Aspect 2 is the method of aspect 1, where the one or more sidelink channels includes a PSCCH and a PSSCH. Transmitting the paging message to the first UE includes transmitting SCI in the PSCCH to the first UE, the SCI indicating time-frequency resources allocated for the paging message within the PSSCH, and transmitting the paging message in the PSSCH to the first UE. The paging message is transmitted in the time-frequency resources indicated through the transmitted SCI.

Aspect 3 is the method of aspect 2, where the SCI is transmitted in an SCI-1 message.

Aspect 4 is the method of any of aspects 2 and 3, where the paging message is transmitted with a header. The header includes a source ID identifying the second UE, a destination ID identifying the first UE, and a frame type identifying that paging message is for paging; and the paging message includes a paging type, and at least one identity associated with paged UEs, the at least one identity including an identity of the first UE.

Aspect 5 is the method of aspect 4, where the paging message further includes an additional message indicating PRACH resources for random access, the paging type being associated with triggering an RRC setup through a Uu interface.

Aspect 6 is the method of aspect 4, where the paging message further includes an additional message indicating sidelink resources for a unicast connection setup, the paging type being associated with triggering the RRC setup through a PC5 interface.

Aspect 7 is the method of aspect 4, where the paging message further includes an additional message indicating new SI, the paging type being associated with a system information modification.

Aspect 8 is the method of aspect 4, where the paging message further includes an additional message indicating an ETWS/CMAS message, the paging type being associated with an ETWS/CMAS notification.

Aspect 9 is the method of aspect 1, where the one or more sidelink channels includes the PSCCH and the PSSCH. The transmitting the paging message to the first UE include transmitting the first SCI in the PSCCH, the first SCI indicating time-frequency resources allocated for the second SCI and the paging message within the PSSCH, transmitting the second SCI in the PSSCH to the first UE, the second SCI indicating information for decoding the paging message, the second SCI being transmitted in the time-frequency resources indicated through the transmitted first SCI, and transmitting the paging message in the PSSCH to the first UE. The paging message is transmitted in the time-frequency resources indicated through the transmitted first SCI.
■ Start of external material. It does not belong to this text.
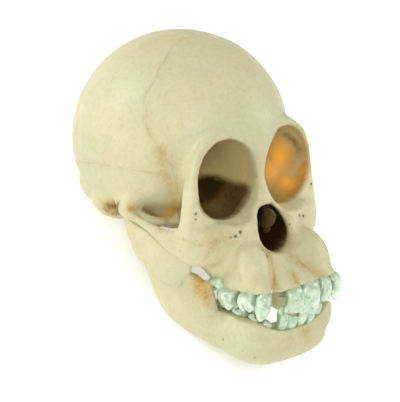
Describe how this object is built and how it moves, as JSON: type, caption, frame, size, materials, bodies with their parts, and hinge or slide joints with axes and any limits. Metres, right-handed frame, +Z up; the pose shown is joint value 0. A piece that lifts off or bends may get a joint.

Aspect 10 is the method of aspect 9, where the first SCI is transmitted in an SCI-1 message, and the second SCI is transmitted in an SCI-2 message.

Aspect 11 is the method of any of aspects 9 and 10, where the paging message is transmitted with a header. The header includes a source ID identifying the second UE, a destination ID identifying the first UE, and a frame type identifying that paging message is for paging, and the paging message includes at least one identity associated with paged UEs, the at least one identity including an identity of the first UE.
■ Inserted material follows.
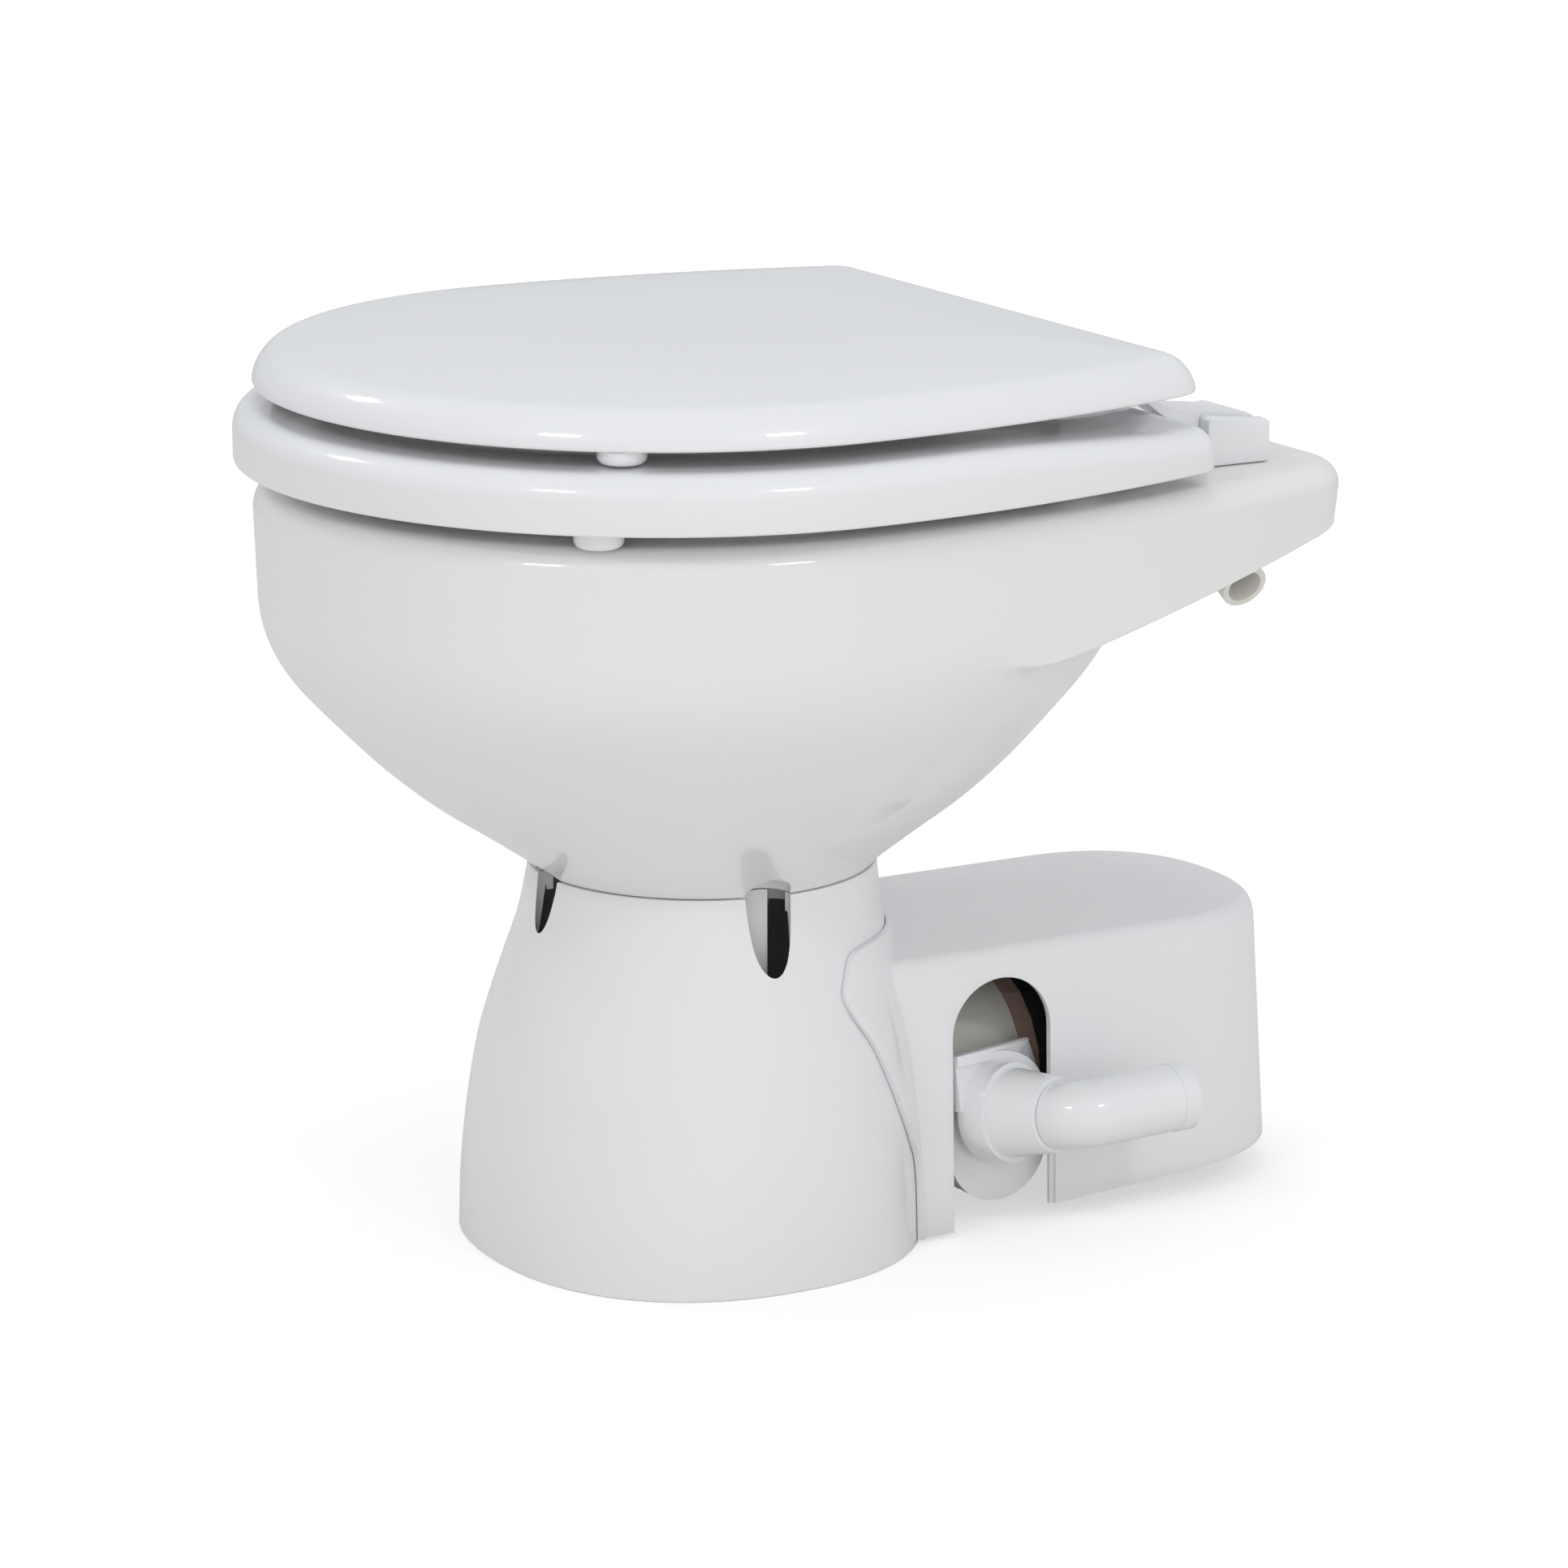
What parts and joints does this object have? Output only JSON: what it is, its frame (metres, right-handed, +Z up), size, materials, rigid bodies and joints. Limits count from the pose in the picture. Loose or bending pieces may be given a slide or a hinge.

Aspect 12 is the method of aspect 11, where the paging message further includes a paging type.

Aspect 13 is the method of aspect 11, where the second SCI further indicates a paging type.

Aspect 14 is the method of any of aspects 11 to 13, where the paging message further includes an additional message indicating PRACH resources for random access, the PRACH resources for random access being associated with a paging type of triggering the RRC setup through a Uu interface.

Aspect 15 is the method of any of aspects 11 to 13, where the paging message further includes an additional message indicating sidelink resources for a unicast connection setup, the sidelink resources for a unicast connection setup being associated with a paging type of triggering the RRC setup through a PC5 interface.

Aspect 16 is the method of any of aspects 11 to 13, where the paging message further includes an additional message indicating new SI, the new SI being associated with a paging type of a system information modification.

Aspect 17 is the method of any of aspects 11 to 13, where the paging message further includes an additional message indicating the ETWS/CMAS message, the ETWS/CMAS message being associated with a paging type of an ETWS/CMAS notification.

Aspect 18 is the method of aspect 1, where the one or more sidelink channels includes a PSCCH and a PSSCH. The transmitting the paging message to the first UE includes transmitting the first SCI in the PSCCH, the first SCI indicating time-frequency resources allocated for the second SCI within the PSSCH, and transmitting the second SCI in the PSSCH, the second SCI being transmitted in the time-frequency resources indicated through the transmitted first SCI, the second SCI indicating a paging type including at least one of an SI modification or an ETWS/CMAS notification.

Aspect 19 is an apparatus for wireless communication including at least one processor coupled to a memory and configured to implement a method as in any of aspects 1 to 18, further including at least one of an antenna or a transceiver coupled to the at least one processor.

Aspect 20 is an apparatus for wireless communication including means for implementing a method as in any of aspects 1 to 18.

Aspect 21 is a computer-readable medium storing computer-executable code, where the code when executed by a processor causes the processor to implement a method as in any of aspects 1 to 18.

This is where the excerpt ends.